**Written instruction**:
What do the lines from the top of the data through the line with "are in millimetres." say? Quote them exactly and include both ends.

**Data extract**:
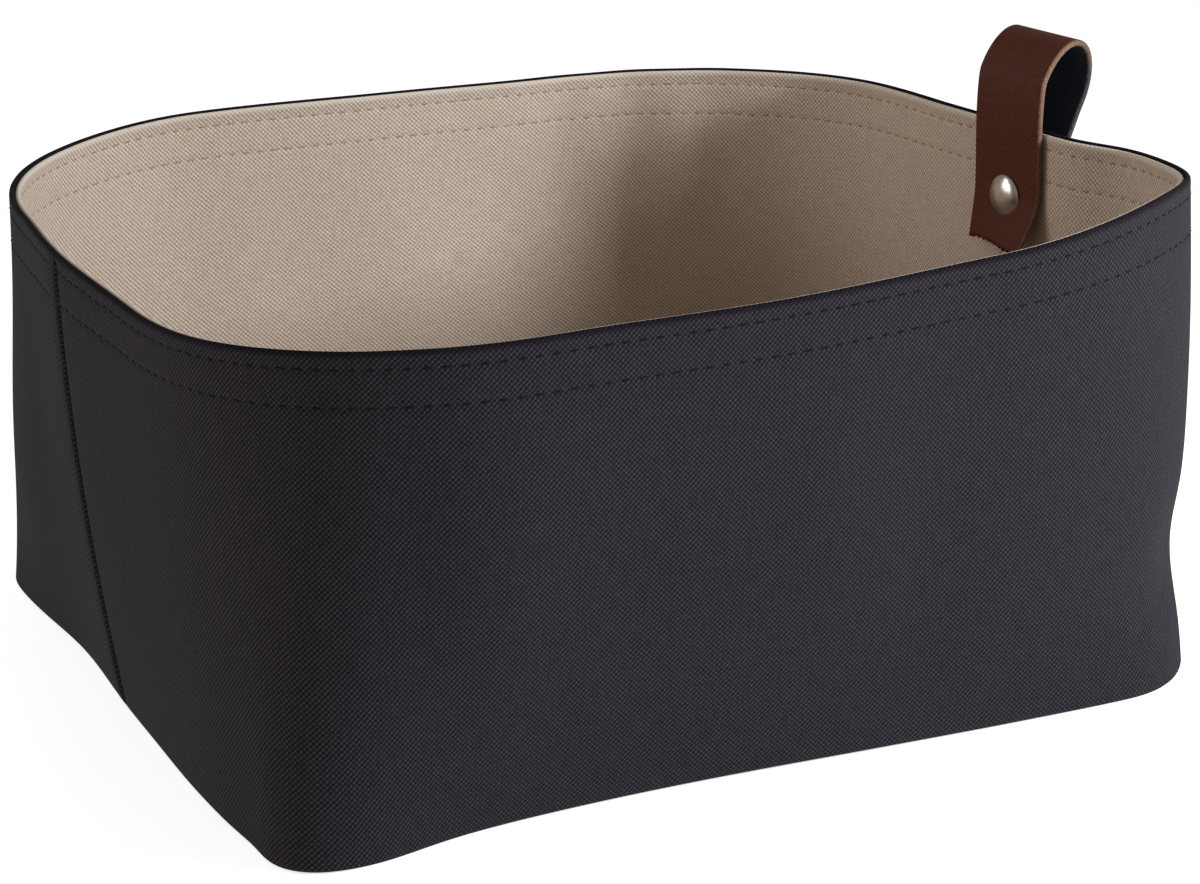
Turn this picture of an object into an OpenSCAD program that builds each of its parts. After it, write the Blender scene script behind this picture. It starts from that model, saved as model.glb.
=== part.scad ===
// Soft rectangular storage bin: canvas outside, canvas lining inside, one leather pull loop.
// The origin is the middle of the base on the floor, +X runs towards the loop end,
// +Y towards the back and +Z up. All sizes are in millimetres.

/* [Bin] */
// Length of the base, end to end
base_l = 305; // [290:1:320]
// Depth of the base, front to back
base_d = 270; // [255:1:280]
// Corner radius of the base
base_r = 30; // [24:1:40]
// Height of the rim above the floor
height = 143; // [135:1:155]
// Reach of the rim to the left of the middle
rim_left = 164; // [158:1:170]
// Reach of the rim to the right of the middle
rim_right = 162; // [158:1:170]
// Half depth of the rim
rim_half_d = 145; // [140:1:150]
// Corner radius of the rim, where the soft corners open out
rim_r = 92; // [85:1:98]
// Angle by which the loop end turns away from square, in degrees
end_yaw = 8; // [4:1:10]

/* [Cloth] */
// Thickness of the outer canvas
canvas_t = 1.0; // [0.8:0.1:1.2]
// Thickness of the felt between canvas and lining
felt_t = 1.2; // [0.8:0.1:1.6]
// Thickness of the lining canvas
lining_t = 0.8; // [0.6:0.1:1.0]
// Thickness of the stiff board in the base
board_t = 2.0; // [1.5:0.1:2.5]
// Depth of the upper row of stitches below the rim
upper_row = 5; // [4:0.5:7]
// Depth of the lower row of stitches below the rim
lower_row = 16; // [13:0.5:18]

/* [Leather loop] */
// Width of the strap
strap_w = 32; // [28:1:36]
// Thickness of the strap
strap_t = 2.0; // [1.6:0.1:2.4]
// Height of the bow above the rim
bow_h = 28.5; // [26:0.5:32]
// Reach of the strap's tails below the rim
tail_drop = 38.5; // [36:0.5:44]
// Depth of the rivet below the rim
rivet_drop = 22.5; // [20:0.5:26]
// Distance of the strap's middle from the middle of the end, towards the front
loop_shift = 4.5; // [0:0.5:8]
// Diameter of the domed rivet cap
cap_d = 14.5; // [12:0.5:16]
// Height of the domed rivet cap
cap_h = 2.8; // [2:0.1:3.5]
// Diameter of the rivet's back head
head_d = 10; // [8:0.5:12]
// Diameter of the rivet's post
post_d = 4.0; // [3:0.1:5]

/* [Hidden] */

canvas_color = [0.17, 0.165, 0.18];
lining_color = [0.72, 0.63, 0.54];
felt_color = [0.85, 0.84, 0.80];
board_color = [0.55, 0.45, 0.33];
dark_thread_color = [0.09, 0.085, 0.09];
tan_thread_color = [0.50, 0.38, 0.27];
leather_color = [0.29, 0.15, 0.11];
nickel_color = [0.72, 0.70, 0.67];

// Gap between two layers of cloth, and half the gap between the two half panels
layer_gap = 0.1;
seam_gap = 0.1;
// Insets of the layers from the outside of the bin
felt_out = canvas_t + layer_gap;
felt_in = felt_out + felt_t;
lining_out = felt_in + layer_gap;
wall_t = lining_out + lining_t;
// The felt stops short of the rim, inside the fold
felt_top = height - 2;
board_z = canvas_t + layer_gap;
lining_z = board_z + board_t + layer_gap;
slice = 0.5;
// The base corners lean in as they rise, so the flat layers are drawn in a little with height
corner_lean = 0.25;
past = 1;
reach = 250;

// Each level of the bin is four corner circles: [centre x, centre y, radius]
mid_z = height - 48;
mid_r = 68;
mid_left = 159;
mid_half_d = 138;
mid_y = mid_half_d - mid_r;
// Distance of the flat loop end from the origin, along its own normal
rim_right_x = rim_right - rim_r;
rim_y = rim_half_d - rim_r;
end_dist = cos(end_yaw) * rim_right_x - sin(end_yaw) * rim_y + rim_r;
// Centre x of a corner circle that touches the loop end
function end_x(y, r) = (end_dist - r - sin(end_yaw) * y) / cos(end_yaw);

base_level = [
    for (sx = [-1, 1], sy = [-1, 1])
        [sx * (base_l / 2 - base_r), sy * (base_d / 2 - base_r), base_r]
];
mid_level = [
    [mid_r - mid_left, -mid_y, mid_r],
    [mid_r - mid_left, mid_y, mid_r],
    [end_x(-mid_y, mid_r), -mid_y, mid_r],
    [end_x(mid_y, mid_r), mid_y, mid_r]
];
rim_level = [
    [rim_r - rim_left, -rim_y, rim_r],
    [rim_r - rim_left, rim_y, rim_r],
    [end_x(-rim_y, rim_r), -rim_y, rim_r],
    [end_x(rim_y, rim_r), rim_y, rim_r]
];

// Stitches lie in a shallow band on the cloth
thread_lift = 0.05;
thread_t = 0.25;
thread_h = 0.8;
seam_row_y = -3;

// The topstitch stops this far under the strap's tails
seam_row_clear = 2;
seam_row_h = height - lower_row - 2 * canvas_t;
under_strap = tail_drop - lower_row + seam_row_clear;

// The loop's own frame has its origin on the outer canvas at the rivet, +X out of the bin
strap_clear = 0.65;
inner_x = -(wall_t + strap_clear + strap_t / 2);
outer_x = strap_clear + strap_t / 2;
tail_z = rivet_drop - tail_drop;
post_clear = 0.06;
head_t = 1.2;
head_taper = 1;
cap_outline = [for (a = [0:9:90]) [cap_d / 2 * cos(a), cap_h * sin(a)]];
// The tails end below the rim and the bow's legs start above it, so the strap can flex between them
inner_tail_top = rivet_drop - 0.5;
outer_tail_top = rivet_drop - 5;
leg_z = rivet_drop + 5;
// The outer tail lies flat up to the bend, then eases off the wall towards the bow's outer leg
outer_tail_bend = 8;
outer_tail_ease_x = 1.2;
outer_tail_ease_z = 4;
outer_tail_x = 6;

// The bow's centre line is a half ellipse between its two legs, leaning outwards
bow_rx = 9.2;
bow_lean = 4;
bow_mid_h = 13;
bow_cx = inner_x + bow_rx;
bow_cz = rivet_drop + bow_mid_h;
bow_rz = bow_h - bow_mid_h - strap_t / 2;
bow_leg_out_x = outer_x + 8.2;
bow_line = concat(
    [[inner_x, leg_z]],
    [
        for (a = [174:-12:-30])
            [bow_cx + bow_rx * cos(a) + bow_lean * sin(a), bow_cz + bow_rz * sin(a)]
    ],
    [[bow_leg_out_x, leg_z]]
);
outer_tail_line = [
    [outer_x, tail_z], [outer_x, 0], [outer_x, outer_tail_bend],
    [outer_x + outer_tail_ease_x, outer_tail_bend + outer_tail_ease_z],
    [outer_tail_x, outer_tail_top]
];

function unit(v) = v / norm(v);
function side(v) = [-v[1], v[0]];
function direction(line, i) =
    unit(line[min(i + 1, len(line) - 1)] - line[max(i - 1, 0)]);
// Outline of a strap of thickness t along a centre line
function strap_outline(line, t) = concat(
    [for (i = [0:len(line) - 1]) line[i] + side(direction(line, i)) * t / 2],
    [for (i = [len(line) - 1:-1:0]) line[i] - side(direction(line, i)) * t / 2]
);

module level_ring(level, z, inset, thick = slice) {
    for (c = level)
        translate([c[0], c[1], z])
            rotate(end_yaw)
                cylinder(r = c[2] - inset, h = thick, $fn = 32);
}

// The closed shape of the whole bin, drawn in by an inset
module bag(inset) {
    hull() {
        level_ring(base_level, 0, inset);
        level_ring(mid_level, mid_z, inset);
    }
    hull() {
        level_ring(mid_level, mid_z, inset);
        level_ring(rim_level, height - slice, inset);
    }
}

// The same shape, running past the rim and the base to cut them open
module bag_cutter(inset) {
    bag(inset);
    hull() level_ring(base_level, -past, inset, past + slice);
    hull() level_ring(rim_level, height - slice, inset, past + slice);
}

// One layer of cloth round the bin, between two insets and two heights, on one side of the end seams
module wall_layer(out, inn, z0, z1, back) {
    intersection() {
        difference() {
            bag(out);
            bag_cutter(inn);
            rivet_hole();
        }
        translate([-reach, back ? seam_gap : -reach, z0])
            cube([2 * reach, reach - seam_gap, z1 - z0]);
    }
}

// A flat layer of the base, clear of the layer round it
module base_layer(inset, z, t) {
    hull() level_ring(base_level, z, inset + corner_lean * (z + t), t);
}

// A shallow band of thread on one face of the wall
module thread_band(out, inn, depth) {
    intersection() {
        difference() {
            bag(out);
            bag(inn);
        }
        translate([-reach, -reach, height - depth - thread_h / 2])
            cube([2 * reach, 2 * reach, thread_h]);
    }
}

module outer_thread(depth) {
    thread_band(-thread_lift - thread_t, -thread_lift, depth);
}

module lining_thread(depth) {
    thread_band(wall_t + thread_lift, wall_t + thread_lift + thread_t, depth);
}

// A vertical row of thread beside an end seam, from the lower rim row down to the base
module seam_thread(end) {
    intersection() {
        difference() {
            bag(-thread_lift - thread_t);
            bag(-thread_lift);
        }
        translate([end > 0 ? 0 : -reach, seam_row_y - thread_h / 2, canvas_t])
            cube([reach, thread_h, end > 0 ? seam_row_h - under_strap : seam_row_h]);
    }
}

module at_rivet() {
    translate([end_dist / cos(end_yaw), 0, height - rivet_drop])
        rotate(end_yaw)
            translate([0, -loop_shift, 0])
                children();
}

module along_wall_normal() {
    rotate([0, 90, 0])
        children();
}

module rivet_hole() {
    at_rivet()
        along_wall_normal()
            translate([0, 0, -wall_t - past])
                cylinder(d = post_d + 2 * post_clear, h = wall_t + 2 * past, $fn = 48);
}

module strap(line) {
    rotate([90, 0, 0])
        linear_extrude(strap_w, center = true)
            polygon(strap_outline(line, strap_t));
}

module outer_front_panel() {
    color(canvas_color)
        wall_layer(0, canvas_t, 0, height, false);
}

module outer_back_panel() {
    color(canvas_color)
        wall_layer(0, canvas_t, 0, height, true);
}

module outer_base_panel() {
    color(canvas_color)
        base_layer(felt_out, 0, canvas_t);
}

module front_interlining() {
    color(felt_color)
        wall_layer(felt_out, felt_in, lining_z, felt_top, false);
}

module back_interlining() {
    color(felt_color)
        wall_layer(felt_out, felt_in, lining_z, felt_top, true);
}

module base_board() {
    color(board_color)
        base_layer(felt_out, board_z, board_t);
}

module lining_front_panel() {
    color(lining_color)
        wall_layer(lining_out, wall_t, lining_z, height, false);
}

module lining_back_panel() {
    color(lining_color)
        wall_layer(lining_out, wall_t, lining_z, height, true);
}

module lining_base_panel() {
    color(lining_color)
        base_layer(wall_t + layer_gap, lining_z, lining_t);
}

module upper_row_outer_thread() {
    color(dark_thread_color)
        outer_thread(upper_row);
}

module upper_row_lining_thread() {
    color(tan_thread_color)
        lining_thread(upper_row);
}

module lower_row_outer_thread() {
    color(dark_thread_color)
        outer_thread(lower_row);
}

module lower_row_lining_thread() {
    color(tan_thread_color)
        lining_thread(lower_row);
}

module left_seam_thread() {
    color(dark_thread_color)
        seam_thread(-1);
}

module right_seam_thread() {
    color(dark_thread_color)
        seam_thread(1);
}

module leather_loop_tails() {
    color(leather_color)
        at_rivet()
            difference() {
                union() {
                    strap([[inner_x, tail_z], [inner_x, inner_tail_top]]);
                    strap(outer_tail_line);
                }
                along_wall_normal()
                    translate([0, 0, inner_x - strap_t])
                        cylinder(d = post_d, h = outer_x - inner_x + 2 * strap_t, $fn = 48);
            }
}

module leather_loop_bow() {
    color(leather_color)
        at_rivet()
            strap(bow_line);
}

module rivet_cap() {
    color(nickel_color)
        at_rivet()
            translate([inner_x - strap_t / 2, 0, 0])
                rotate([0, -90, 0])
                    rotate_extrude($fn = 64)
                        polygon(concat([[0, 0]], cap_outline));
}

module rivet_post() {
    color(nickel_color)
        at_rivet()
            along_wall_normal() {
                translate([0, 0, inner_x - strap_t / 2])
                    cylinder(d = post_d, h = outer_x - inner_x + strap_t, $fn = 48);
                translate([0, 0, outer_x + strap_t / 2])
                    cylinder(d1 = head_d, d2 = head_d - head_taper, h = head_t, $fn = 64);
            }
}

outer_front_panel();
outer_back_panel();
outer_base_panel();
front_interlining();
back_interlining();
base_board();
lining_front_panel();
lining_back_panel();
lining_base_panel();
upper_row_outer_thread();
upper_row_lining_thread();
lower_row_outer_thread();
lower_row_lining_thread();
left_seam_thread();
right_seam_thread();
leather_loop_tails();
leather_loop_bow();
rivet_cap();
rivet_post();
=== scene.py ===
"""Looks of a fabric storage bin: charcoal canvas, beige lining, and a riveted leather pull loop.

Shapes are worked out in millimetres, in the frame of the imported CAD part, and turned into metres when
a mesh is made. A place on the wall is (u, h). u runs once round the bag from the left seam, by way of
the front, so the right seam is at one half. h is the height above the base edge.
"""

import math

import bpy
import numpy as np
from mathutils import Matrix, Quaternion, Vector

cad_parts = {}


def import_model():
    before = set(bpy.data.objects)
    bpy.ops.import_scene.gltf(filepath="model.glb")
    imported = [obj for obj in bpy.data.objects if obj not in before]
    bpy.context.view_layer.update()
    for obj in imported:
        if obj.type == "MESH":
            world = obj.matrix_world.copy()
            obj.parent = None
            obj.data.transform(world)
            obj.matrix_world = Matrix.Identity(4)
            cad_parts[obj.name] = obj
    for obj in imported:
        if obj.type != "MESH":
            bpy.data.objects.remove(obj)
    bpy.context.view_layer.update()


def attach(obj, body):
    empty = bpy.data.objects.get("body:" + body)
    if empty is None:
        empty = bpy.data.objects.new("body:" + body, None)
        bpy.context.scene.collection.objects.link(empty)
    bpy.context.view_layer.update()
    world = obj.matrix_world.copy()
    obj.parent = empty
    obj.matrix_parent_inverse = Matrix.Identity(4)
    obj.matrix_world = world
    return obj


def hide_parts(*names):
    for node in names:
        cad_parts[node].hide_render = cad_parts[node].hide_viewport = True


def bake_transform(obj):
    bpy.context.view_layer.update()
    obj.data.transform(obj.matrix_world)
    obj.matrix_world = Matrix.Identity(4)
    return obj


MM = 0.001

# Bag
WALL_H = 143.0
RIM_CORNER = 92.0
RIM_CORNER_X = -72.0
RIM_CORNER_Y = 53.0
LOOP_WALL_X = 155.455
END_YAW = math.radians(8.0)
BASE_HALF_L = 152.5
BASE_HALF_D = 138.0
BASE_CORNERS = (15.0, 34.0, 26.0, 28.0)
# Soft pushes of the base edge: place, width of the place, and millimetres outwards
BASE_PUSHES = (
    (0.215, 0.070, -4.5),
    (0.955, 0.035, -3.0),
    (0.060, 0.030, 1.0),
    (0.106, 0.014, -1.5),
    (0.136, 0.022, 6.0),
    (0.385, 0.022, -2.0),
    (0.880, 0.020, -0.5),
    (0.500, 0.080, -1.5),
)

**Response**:
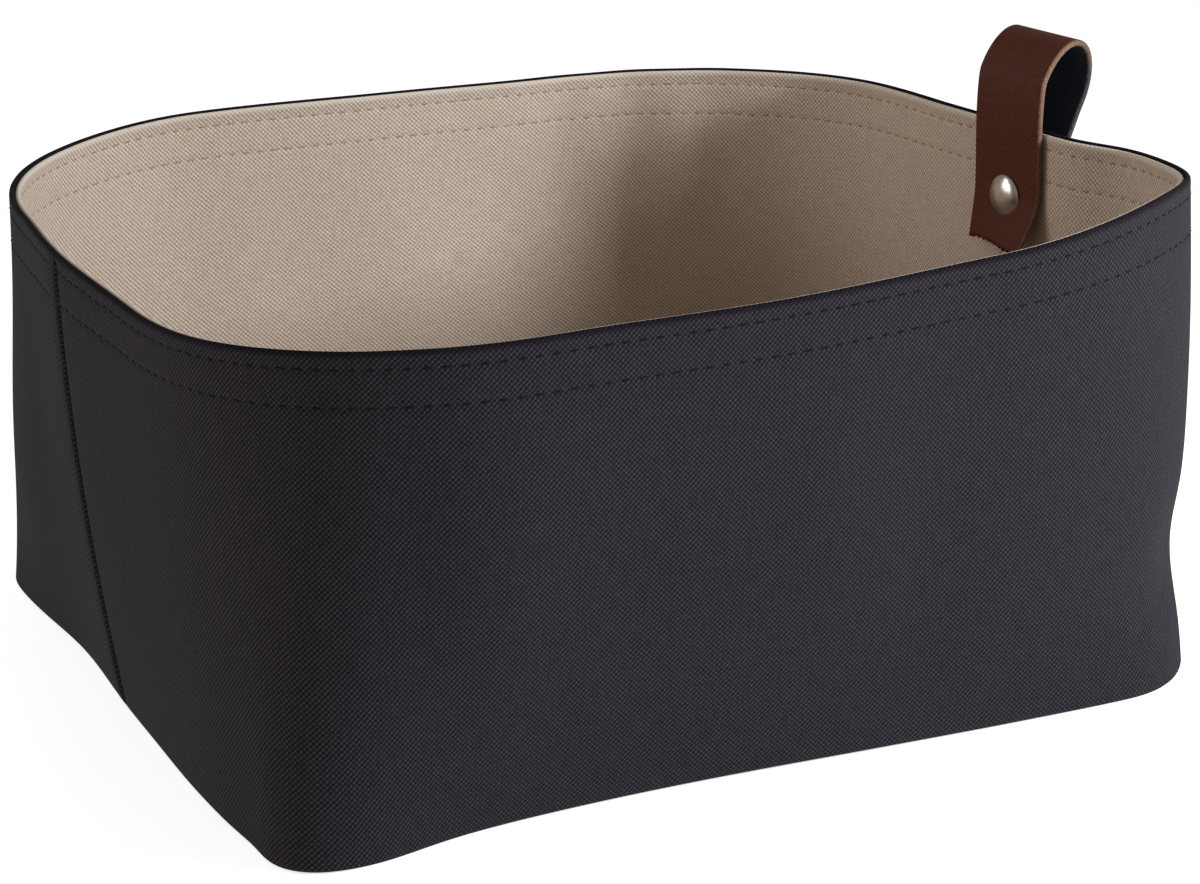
Turn this picture of an object into an OpenSCAD program that builds each of its parts. After it, write the Blender scene script behind this picture. It starts from that model, saved as model.glb.
=== part.scad ===
// Soft rectangular storage bin: canvas outside, canvas lining inside, one leather pull loop.
// The origin is the middle of the base on the floor, +X runs towards the loop end,
// +Y towards the back and +Z up. All sizes are in millimetres.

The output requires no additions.